>> Start Recorded data
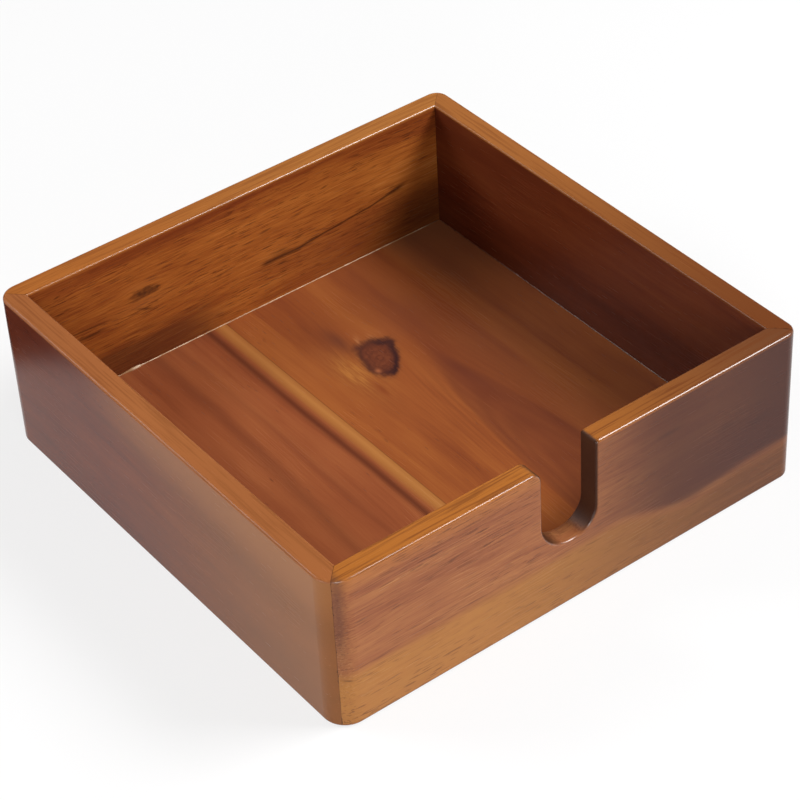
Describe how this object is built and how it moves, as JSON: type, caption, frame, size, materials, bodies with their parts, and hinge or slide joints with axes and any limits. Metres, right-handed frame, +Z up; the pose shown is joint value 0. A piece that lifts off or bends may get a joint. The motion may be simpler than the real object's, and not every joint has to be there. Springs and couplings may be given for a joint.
{
  "type": "napkin holder",
  "caption": "Square open-topped wooden tray with mitred walls, a recessed floor and a U-shaped thumb notch in the front wall, for a stack of folded napkins.",
  "frame": {"origin": "on the table, under the middle of the holder", "axes": "+Z up out of the open top, -Y out of the front wall that has the thumb notch, +X to the right of someone facing that wall"},
  "size_m": [0.19, 0.19, 0.061],
  "materials": {
    "wall_wood": "acacia, reddish brown with dark streaks and paler sapwood, clear satin lacquer",
    "floor_wood": "edge-glued acacia, reddish brown with a golden sapwood strip and a dark knot, clear satin lacquer",
    "spline_wood": "bare hardwood strip, hidden in the joints"
  },
  "bodies": {
    "root": {"wall_front": "wall_wood", "wall_left": "wall_wood", "wall_back": "wall_wood", "wall_right": "wall_wood", "floor_board_left": "floor_wood", "floor_board_right": "floor_wood", "spline_front_left": "spline_wood", "spline_front_right": "spline_wood", "spline_back_right": "spline_wood", "spline_back_left": "spline_wood"}
  },
  "joints": []
}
>> End Recorded data
> **Given exercise**
Restate the whole listing exactly, leaving out nothing.

> **Task answer**
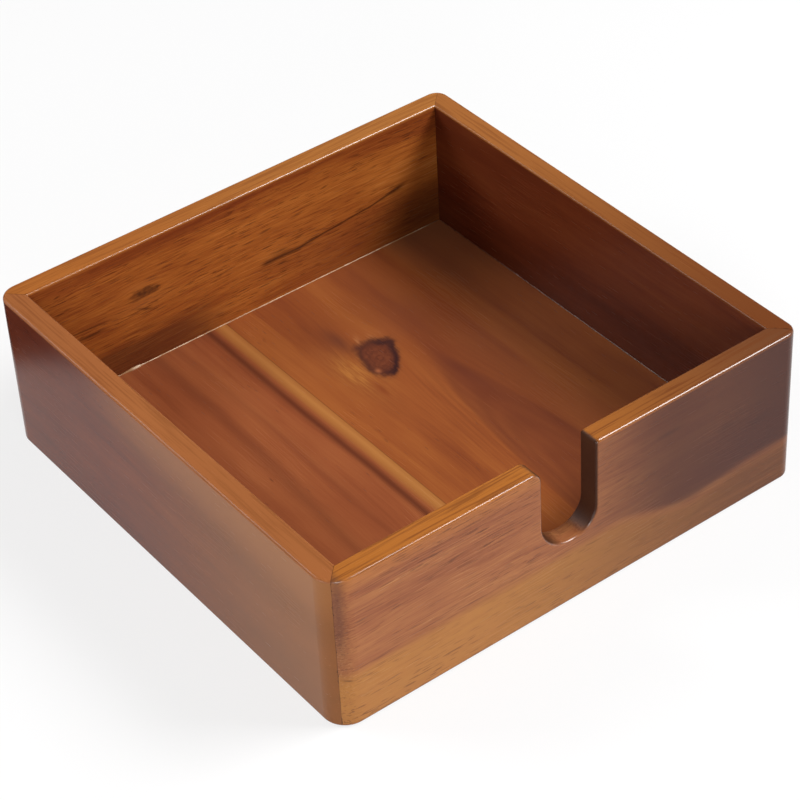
Describe how this object is built and how it moves, as JSON: type, caption, frame, size, materials, bodies with their parts, and hinge or slide joints with axes and any limits. Metres, right-handed frame, +Z up; the pose shown is joint value 0. A piece that lifts off or bends may get a joint. The motion may be simpler than the real object's, and not every joint has to be there. Springs and couplings may be given for a joint.
{
  "type": "napkin holder",
  "caption": "Square open-topped wooden tray with mitred walls, a recessed floor and a U-shaped thumb notch in the front wall, for a stack of folded napkins.",
  "frame": {"origin": "on the table, under the middle of the holder", "axes": "+Z up out of the open top, -Y out of the front wall that has the thumb notch, +X to the right of someone facing that wall"},
  "size_m": [0.19, 0.19, 0.061],
  "materials": {
    "wall_wood": "acacia, reddish brown with dark streaks and paler sapwood, clear satin lacquer",
    "floor_wood": "edge-glued acacia, reddish brown with a golden sapwood strip and a dark knot, clear satin lacquer",
    "spline_wood": "bare hardwood strip, hidden in the joints"
  },
  "bodies": {
    "root": {"wall_front": "wall_wood", "wall_left": "wall_wood", "wall_back": "wall_wood", "wall_right": "wall_wood", "floor_board_left": "floor_wood", "floor_board_right": "floor_wood", "spline_front_left": "spline_wood", "spline_front_right": "spline_wood", "spline_back_right": "spline_wood", "spline_back_left": "spline_wood"}
  },
  "joints": []
}